┌────────

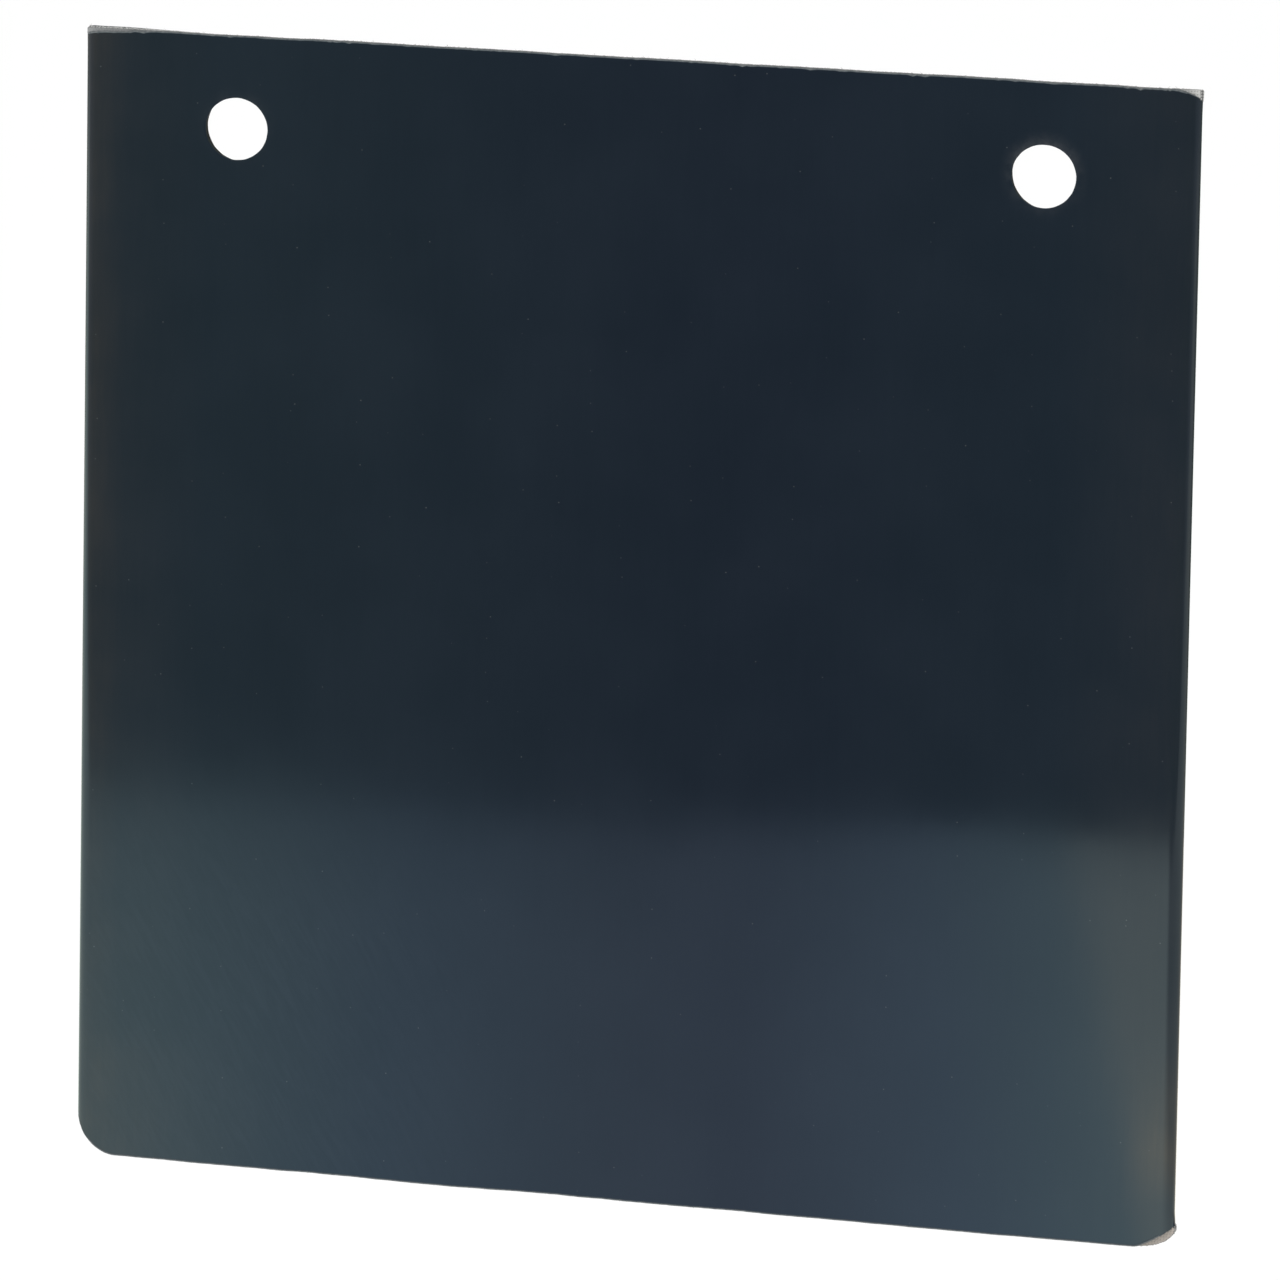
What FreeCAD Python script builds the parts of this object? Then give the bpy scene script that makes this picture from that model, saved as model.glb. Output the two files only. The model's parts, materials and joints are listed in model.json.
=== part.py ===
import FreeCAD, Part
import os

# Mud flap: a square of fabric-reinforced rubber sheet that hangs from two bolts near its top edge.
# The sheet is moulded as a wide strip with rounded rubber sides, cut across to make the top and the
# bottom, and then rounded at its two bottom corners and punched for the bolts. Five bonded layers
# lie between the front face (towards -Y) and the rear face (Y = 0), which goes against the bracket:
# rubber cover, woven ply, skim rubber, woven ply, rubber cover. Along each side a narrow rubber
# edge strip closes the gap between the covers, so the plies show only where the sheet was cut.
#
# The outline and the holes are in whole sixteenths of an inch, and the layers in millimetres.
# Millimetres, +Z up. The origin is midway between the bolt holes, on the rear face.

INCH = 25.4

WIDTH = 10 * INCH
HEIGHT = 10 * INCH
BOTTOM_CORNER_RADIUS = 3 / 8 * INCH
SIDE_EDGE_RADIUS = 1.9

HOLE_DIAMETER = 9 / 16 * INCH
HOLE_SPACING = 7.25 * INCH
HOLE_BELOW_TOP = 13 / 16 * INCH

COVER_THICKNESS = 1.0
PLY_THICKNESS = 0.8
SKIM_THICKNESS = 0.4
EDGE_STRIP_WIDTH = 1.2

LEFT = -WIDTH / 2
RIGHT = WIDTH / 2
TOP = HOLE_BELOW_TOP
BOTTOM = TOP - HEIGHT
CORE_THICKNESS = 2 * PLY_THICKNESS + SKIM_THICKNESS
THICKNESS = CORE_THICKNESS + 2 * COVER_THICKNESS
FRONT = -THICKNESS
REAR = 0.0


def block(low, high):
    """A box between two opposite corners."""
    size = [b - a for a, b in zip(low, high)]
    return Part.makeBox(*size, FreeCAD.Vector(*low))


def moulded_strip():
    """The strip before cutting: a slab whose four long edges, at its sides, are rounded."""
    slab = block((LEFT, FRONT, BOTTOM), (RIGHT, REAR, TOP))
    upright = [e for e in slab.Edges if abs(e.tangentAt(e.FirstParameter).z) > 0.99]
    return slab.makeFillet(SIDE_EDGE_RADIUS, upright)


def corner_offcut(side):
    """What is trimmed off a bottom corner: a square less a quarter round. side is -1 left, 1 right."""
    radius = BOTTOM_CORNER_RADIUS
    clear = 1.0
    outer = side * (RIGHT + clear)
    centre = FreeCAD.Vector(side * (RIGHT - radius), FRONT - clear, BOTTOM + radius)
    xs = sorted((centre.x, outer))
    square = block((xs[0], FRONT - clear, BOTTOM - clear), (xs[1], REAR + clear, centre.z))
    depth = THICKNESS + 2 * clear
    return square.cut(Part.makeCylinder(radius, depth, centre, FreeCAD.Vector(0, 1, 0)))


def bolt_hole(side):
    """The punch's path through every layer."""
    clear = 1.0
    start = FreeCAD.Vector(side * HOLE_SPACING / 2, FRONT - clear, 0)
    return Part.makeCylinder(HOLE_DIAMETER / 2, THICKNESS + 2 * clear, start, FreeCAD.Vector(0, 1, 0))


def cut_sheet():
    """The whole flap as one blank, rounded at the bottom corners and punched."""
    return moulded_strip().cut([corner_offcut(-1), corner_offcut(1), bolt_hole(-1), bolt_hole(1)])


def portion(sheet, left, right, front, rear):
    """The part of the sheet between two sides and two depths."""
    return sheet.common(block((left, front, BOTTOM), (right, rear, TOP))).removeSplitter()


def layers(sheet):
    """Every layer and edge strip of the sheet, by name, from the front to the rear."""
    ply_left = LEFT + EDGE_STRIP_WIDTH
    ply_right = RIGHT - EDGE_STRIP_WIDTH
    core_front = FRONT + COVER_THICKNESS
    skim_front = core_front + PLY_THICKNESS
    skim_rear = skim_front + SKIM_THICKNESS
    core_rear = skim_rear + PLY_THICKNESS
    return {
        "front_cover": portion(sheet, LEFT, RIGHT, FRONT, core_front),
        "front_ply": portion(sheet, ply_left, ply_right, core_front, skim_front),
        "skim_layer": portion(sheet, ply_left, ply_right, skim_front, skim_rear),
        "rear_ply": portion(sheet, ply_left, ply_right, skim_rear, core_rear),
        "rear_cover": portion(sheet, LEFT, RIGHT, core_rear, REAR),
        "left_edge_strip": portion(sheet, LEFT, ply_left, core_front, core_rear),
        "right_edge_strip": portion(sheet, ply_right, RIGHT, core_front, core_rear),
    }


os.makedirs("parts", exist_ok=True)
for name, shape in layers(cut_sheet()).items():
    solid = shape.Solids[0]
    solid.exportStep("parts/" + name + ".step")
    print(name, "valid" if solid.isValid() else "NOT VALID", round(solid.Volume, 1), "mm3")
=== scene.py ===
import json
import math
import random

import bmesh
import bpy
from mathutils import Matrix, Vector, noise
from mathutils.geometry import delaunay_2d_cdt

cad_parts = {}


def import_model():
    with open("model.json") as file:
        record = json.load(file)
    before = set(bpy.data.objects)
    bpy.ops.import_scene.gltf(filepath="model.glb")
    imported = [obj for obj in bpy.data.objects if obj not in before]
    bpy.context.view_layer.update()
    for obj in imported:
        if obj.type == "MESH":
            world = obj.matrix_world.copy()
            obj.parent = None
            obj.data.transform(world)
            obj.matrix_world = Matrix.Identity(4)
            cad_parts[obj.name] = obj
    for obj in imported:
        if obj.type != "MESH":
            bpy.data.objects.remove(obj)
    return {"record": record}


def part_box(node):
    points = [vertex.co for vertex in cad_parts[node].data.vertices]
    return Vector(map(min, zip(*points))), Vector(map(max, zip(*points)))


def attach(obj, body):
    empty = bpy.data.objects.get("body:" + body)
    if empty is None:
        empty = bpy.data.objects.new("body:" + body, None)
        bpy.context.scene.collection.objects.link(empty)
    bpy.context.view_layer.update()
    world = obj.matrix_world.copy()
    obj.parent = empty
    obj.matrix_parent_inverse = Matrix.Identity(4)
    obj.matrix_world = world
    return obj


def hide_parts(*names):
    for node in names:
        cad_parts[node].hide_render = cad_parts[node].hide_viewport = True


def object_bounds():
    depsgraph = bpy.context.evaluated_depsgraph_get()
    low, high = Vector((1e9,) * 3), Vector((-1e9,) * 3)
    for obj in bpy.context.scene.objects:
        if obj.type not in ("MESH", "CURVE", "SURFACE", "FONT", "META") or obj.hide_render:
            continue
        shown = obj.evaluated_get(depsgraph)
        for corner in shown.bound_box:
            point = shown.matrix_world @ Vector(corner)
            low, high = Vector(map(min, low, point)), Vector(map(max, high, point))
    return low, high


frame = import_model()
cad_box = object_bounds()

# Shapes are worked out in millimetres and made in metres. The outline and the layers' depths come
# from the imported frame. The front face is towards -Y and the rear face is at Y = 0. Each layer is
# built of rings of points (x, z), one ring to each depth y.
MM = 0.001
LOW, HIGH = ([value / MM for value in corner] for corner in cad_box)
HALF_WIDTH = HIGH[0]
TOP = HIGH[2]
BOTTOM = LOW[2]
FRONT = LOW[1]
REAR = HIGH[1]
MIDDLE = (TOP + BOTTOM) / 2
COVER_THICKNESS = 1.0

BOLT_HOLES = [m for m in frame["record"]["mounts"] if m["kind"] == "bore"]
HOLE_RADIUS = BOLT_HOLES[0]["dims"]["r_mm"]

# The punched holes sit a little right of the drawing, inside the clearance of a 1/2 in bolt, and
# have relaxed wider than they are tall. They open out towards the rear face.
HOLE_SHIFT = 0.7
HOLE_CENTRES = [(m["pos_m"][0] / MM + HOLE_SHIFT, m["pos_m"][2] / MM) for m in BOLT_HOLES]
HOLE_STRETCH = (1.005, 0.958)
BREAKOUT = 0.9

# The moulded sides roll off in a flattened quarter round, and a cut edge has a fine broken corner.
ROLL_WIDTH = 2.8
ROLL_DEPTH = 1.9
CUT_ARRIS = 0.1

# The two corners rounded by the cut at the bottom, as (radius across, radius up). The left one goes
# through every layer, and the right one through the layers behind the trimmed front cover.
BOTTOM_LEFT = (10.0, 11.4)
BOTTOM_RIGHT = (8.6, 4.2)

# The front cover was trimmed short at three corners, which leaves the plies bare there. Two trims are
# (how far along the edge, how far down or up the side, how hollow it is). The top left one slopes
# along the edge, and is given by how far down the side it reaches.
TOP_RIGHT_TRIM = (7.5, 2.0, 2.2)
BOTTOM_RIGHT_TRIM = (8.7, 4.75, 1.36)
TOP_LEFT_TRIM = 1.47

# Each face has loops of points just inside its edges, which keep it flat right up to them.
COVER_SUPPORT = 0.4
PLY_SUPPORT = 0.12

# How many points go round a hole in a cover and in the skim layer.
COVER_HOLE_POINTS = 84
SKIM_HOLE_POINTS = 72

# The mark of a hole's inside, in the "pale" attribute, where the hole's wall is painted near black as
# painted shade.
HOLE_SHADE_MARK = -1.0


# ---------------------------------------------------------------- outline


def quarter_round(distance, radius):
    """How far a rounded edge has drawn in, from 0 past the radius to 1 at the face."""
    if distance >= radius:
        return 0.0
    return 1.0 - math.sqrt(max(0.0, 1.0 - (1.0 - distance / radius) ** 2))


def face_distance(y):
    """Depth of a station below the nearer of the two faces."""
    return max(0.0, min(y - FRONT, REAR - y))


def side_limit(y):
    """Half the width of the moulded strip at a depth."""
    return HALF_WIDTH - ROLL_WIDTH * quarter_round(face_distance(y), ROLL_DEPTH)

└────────
┌────────

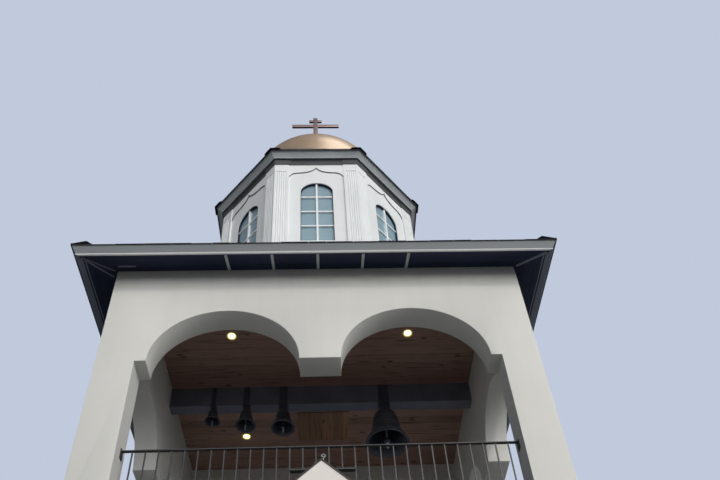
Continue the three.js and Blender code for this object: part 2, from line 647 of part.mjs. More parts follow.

└────────

§ Work to do
Retype the entries above exactly, but only from the line containing "for name, shape" through the line containing "if empty is", both included.

§ Written response
for name, shape in layers(cut_sheet()).items():
    solid = shape.Solids[0]
    solid.exportStep("parts/" + name + ".step")
    print(name, "valid" if solid.isValid() else "NOT VALID", round(solid.Volume, 1), "mm3")
=== scene.py ===
import json
import math
import random

import bmesh
import bpy
from mathutils import Matrix, Vector, noise
from mathutils.geometry import delaunay_2d_cdt

cad_parts = {}


def import_model():
    with open("model.json") as file:
        record = json.load(file)
    before = set(bpy.data.objects)
    bpy.ops.import_scene.gltf(filepath="model.glb")
    imported = [obj for obj in bpy.data.objects if obj not in before]
    bpy.context.view_layer.update()
    for obj in imported:
        if obj.type == "MESH":
            world = obj.matrix_world.copy()
            obj.parent = None
            obj.data.transform(world)
            obj.matrix_world = Matrix.Identity(4)
            cad_parts[obj.name] = obj
    for obj in imported:
        if obj.type != "MESH":
            bpy.data.objects.remove(obj)
    return {"record": record}


def part_box(node):
    points = [vertex.co for vertex in cad_parts[node].data.vertices]
    return Vector(map(min, zip(*points))), Vector(map(max, zip(*points)))


def attach(obj, body):
    empty = bpy.data.objects.get("body:" + body)
    if empty is None:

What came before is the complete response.